→ **WRITTEN EXERCISE**
Output each line of the material exactly as it stands.

##### STORED DATA #####

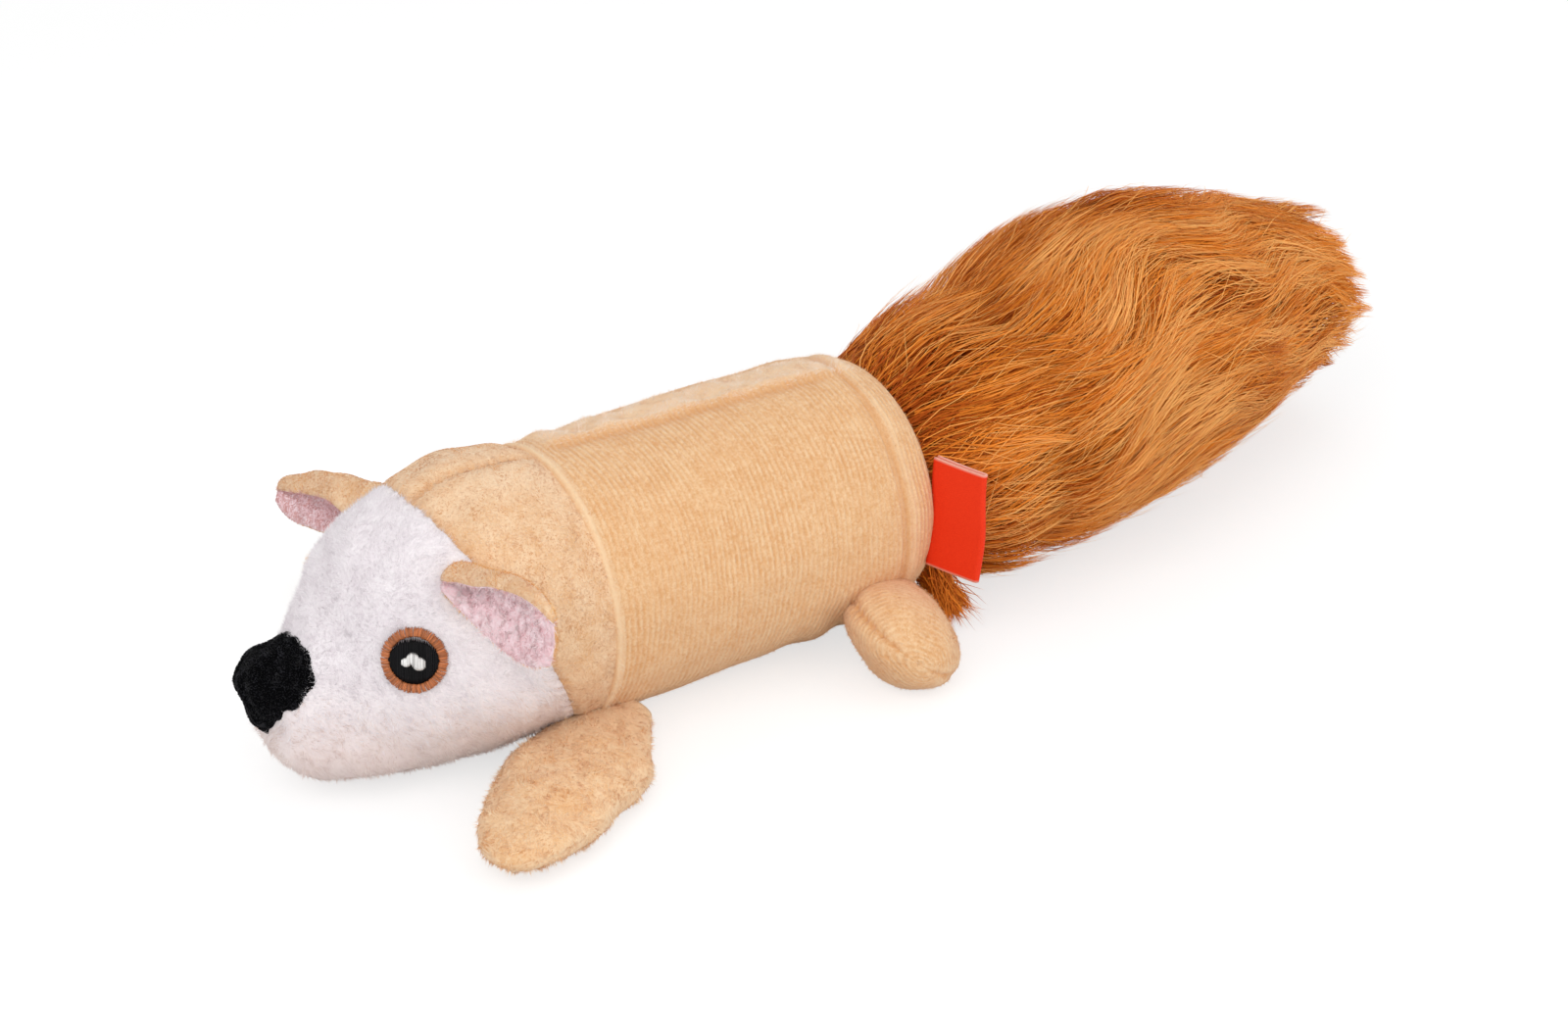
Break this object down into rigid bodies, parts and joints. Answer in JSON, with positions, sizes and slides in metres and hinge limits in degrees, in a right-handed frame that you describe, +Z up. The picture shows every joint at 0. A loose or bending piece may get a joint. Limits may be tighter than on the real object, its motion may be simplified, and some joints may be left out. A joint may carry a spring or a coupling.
{
  "type": "plush dog toy",
  "caption": "Lying plush animal dog toy with a crinkle sleeve and squeaker body, stuffed paws, cupped ears, embroidered eyes, a fuzzy nose and a large long-pile tail",
  "frame": {"origin": "under the middle of the bounding box, on the table that the toy lies on", "axes": "+X is the toy's left, -Y is the way the nose points, +Z is up"},
  "size_m": [0.1388, 0.3208, 0.0749],
  "materials": {
    "tan_plush": "short-pile velour plush with fine knit wales",
    "white_plush": "short fuzzy plush",
    "pink_plush": "short velour plush",
    "black_plush": "fuzzy plush",
    "orange_fur": "long wavy faux fur pile",
    "fibrefill": "loose polyester fibre filling, matt",
    "clear_film": "thin stiff crackling film",
    "white_plastic": "soft blown plastic, matt",
    "copper_thread": "satin embroidery thread, radial stitches",
    "black_thread": "satin embroidery thread, upright stitches",
    "white_thread": "satin embroidery thread",
    "red_satin": "satin ribbon, folded"
  },
  "bodies": {
    "torso": {"body_sleeve": "tan_plush", "rear_panel": "tan_plush", "crinkle_film_roll": "clear_film", "body_filling_front": "fibrefill", "body_filling_rear": "fibrefill", "squeaker_base": "white_plastic", "squeaker_bellows": "white_plastic", "squeaker_whistle": "white_plastic", "squeaker_reed": "white_plastic", "face_panel": "white_plush", "nape_panel_left": "tan_plush", "nape_panel_right": "tan_plush", "nose_panel": "black_plush", "head_filling": "fibrefill", "eye_ring_left": "copper_thread", "eye_pupil_left": "black_thread", "eye_glint_left": "white_thread", "eye_ring_right": "copper_thread", "eye_pupil_right": "black_thread", "eye_glint_right": "white_thread", "tail_collar": "orange_fur"},
    "tail_root": {"tail_root_gather": "orange_fur"},
    "tail": {"tail_fur_upper": "orange_fur", "tail_fur_lower": "orange_fur", "tail_filling": "fibrefill"},
    "front_paw_left": {"front_paw_upper_left": "tan_plush", "front_paw_lower_left": "tan_plush", "front_paw_filling_left": "fibrefill"},
    "rear_paw_left": {"rear_paw_upper_left": "tan_plush", "rear_paw_lower_left": "tan_plush", "rear_paw_filling_left": "fibrefill"},
    "front_paw_right": {"front_paw_upper_right": "tan_plush", "front_paw_lower_right": "tan_plush", "front_paw_filling_right": "fibrefill"},
    "rear_paw_right": {"rear_paw_upper_right": "tan_plush", "rear_paw_lower_right": "tan_plush", "rear_paw_filling_right": "fibrefill"},
    "ear_left": {"ear_back_left": "tan_plush", "ear_lining_left": "pink_plush"},
    "ear_right": {"ear_back_right": "tan_plush", "ear_lining_right": "pink_plush"},
    "tag": {"ribbon_tag": "red_satin"},
    "squeaker_top": {"squeaker_crown": "white_plastic"}
  },
  "joints": [
    {"name": "tail_swing", "type": "hinge", "parent": "torso", "child": "tail_root", "pos_m": [0.00896, 0.00469, 0.0305], "axis": [0, 0, 1], "range_deg": [-15, 15]},
    {"name": "tail_lift", "type": "hinge", "parent": "tail_root", "child": "tail", "pos_m": [0.00896, 0.00469, 0.0305], "axis": [1, 0, 0], "range_deg": [-12, 16]},
    {"name": "front_paw_left_flap", "type": "hinge", "parent": "torso", "child": "front_paw_left", "pos_m": [0.02796, -0.10091, 0.005], "axis": [0, -1, 0], "range_deg": [-50, 15]},
    {"name": "rear_paw_left_flap", "type": "hinge", "parent": "torso", "child": "rear_paw_left", "pos_m": [0.02796, -0.01341, 0.005], "axis": [0, -1, 0], "range_deg": [-50, 15]},
    {"name": "front_paw_right_flap", "type": "hinge", "parent": "torso", "child": "front_paw_right", "pos_m": [-0.01004, -0.10091, 0.005], "axis": [0, 1, 0], "range_deg": [-50, 15]},
    {"name": "rear_paw_right_flap", "type": "hinge", "parent": "torso", "child": "rear_paw_right", "pos_m": [-0.01004, -0.01341, 0.005], "axis": [0, 1, 0], "range_deg": [-50, 15]},
    {"name": "ear_left_bend", "type": "hinge", "parent": "torso", "child": "ear_left", "pos_m": [0.03171, -0.11891, 0.051], "axis": [-0.2026, -0.8915, -0.4052], "range_deg": [-12, 25], "stiffness_Nm_per_rad": 0.002},
    {"name": "ear_right_bend", "type": "hinge", "parent": "torso", "child": "ear_right", "pos_m": [-0.01379, -0.11891, 0.051], "axis": [-0.2026, 0.8915, 0.4052], "range_deg": [-4, 35], "stiffness_Nm_per_rad": 0.002},
    {"name": "tag_flap", "type": "hinge", "parent": "torso", "child": "tag", "pos_m": [0.03876, -0.00091, 0.0325], "axis": [0, -0.225, -0.9744], "range_deg": [-40, 14], "stiffness_Nm_per_rad": 0.0005},
    {"name": "squeaker_squeeze", "type": "slide", "parent": "torso", "child": "squeaker_top", "axis": [0, 0, -1], "range_m": [0, 0.008], "stiffness_N_per_m": 300, "deforming": ["squeaker_bellows"]}
  ]
}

#####

→ **RESPONSE BELOW**
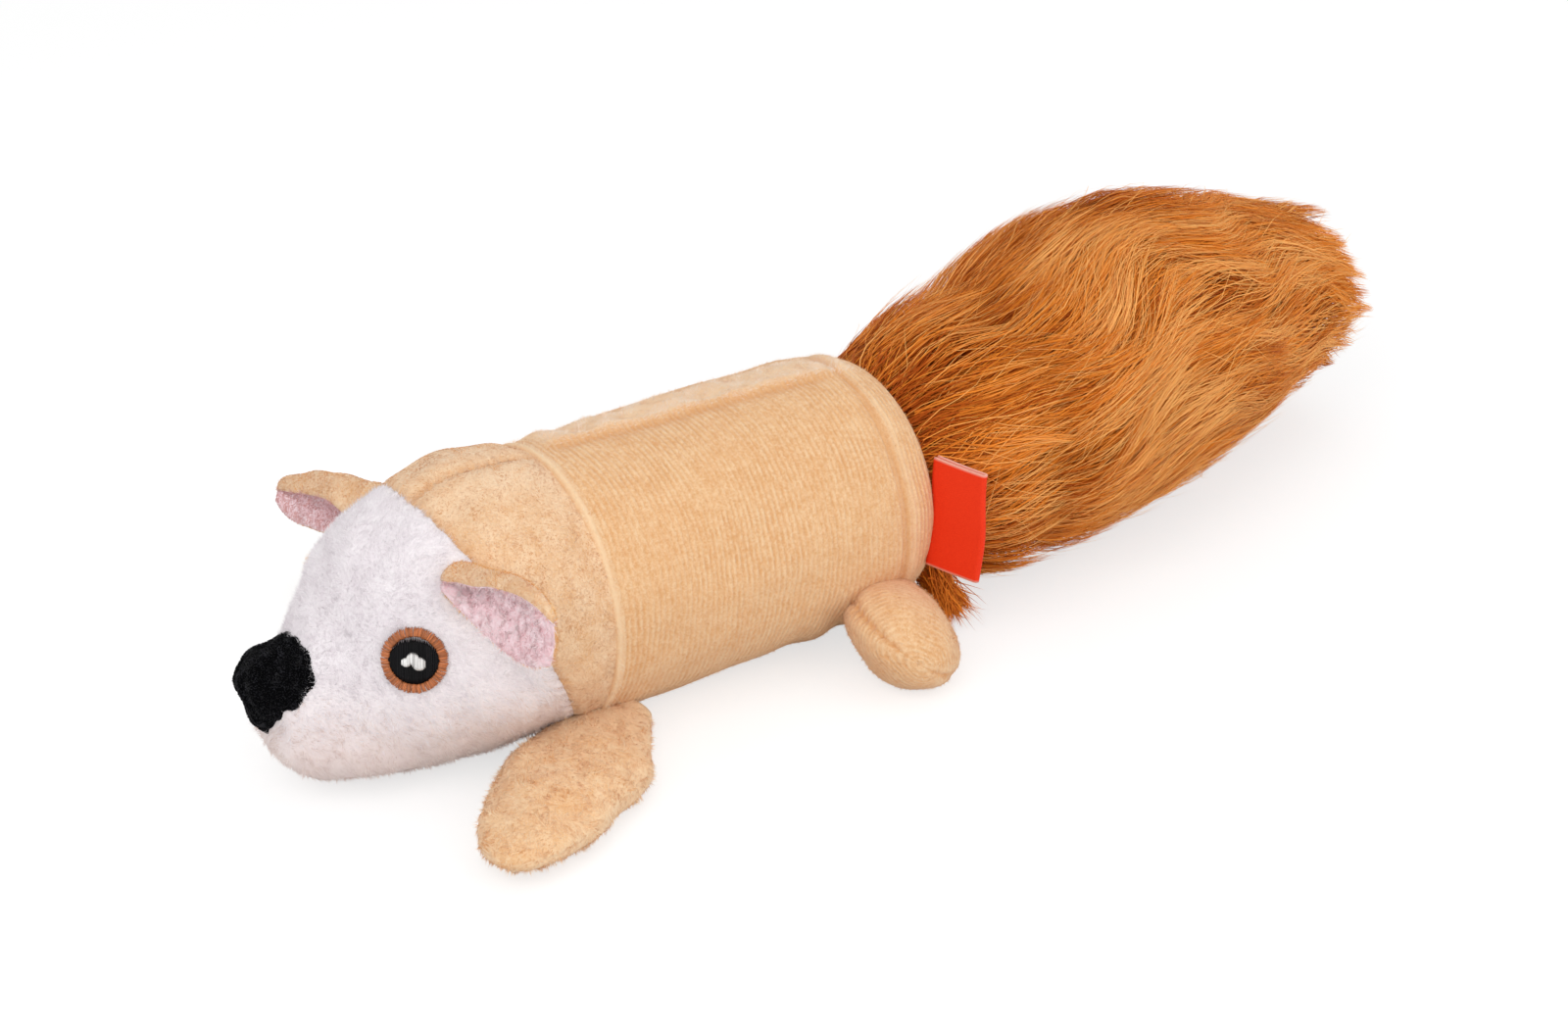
Break this object down into rigid bodies, parts and joints. Answer in JSON, with positions, sizes and slides in metres and hinge limits in degrees, in a right-handed frame that you describe, +Z up. The picture shows every joint at 0. A loose or bending piece may get a joint. Limits may be tighter than on the real object, its motion may be simplified, and some joints may be left out. A joint may carry a spring or a coupling.
{
  "type": "plush dog toy",
  "caption": "Lying plush animal dog toy with a crinkle sleeve and squeaker body, stuffed paws, cupped ears, embroidered eyes, a fuzzy nose and a large long-pile tail",
  "frame": {"origin": "under the middle of the bounding box, on the table that the toy lies on", "axes": "+X is the toy's left, -Y is the way the nose points, +Z is up"},
  "size_m": [0.1388, 0.3208, 0.0749],
  "materials": {
    "tan_plush": "short-pile velour plush with fine knit wales",
    "white_plush": "short fuzzy plush",
    "pink_plush": "short velour plush",
    "black_plush": "fuzzy plush",
    "orange_fur": "long wavy faux fur pile",
    "fibrefill": "loose polyester fibre filling, matt",
    "clear_film": "thin stiff crackling film",
    "white_plastic": "soft blown plastic, matt",
    "copper_thread": "satin embroidery thread, radial stitches",
    "black_thread": "satin embroidery thread, upright stitches",
    "white_thread": "satin embroidery thread",
    "red_satin": "satin ribbon, folded"
  },
  "bodies": {
    "torso": {"body_sleeve": "tan_plush", "rear_panel": "tan_plush", "crinkle_film_roll": "clear_film", "body_filling_front": "fibrefill", "body_filling_rear": "fibrefill", "squeaker_base": "white_plastic", "squeaker_bellows": "white_plastic", "squeaker_whistle": "white_plastic", "squeaker_reed": "white_plastic", "face_panel": "white_plush", "nape_panel_left": "tan_plush", "nape_panel_right": "tan_plush", "nose_panel": "black_plush", "head_filling": "fibrefill", "eye_ring_left": "copper_thread", "eye_pupil_left": "black_thread", "eye_glint_left": "white_thread", "eye_ring_right": "copper_thread", "eye_pupil_right": "black_thread", "eye_glint_right": "white_thread", "tail_collar": "orange_fur"},
    "tail_root": {"tail_root_gather": "orange_fur"},
    "tail": {"tail_fur_upper": "orange_fur", "tail_fur_lower": "orange_fur", "tail_filling": "fibrefill"},
    "front_paw_left": {"front_paw_upper_left": "tan_plush", "front_paw_lower_left": "tan_plush", "front_paw_filling_left": "fibrefill"},
    "rear_paw_left": {"rear_paw_upper_left": "tan_plush", "rear_paw_lower_left": "tan_plush", "rear_paw_filling_left": "fibrefill"},
    "front_paw_right": {"front_paw_upper_right": "tan_plush", "front_paw_lower_right": "tan_plush", "front_paw_filling_right": "fibrefill"},
    "rear_paw_right": {"rear_paw_upper_right": "tan_plush", "rear_paw_lower_right": "tan_plush", "rear_paw_filling_right": "fibrefill"},
    "ear_left": {"ear_back_left": "tan_plush", "ear_lining_left": "pink_plush"},
    "ear_right": {"ear_back_right": "tan_plush", "ear_lining_right": "pink_plush"},
    "tag": {"ribbon_tag": "red_satin"},
    "squeaker_top": {"squeaker_crown": "white_plastic"}
  },
  "joints": [
    {"name": "tail_swing", "type": "hinge", "parent": "torso", "child": "tail_root", "pos_m": [0.00896, 0.00469, 0.0305], "axis": [0, 0, 1], "range_deg": [-15, 15]},
    {"name": "tail_lift", "type": "hinge", "parent": "tail_root", "child": "tail", "pos_m": [0.00896, 0.00469, 0.0305], "axis": [1, 0, 0], "range_deg": [-12, 16]},
    {"name": "front_paw_left_flap", "type": "hinge", "parent": "torso", "child": "front_paw_left", "pos_m": [0.02796, -0.10091, 0.005], "axis": [0, -1, 0], "range_deg": [-50, 15]},
    {"name": "rear_paw_left_flap", "type": "hinge", "parent": "torso", "child": "rear_paw_left", "pos_m": [0.02796, -0.01341, 0.005], "axis": [0, -1, 0], "range_deg": [-50, 15]},
    {"name": "front_paw_right_flap", "type": "hinge", "parent": "torso", "child": "front_paw_right", "pos_m": [-0.01004, -0.10091, 0.005], "axis": [0, 1, 0], "range_deg": [-50, 15]},
    {"name": "rear_paw_right_flap", "type": "hinge", "parent": "torso", "child": "rear_paw_right", "pos_m": [-0.01004, -0.01341, 0.005], "axis": [0, 1, 0], "range_deg": [-50, 15]},
    {"name": "ear_left_bend", "type": "hinge", "parent": "torso", "child": "ear_left", "pos_m": [0.03171, -0.11891, 0.051], "axis": [-0.2026, -0.8915, -0.4052], "range_deg": [-12, 25], "stiffness_Nm_per_rad": 0.002},
    {"name": "ear_right_bend", "type": "hinge", "parent": "torso", "child": "ear_right", "pos_m": [-0.01379, -0.11891, 0.051], "axis": [-0.2026, 0.8915, 0.4052], "range_deg": [-4, 35], "stiffness_Nm_per_rad": 0.002},
    {"name": "tag_flap", "type": "hinge", "parent": "torso", "child": "tag", "pos_m": [0.03876, -0.00091, 0.0325], "axis": [0, -0.225, -0.9744], "range_deg": [-40, 14], "stiffness_Nm_per_rad": 0.0005},
    {"name": "squeaker_squeeze", "type": "slide", "parent": "torso", "child": "squeaker_top", "axis": [0, 0, -1], "range_m": [0, 0.008], "stiffness_N_per_m": 300, "deforming": ["squeaker_bellows"]}
  ]
}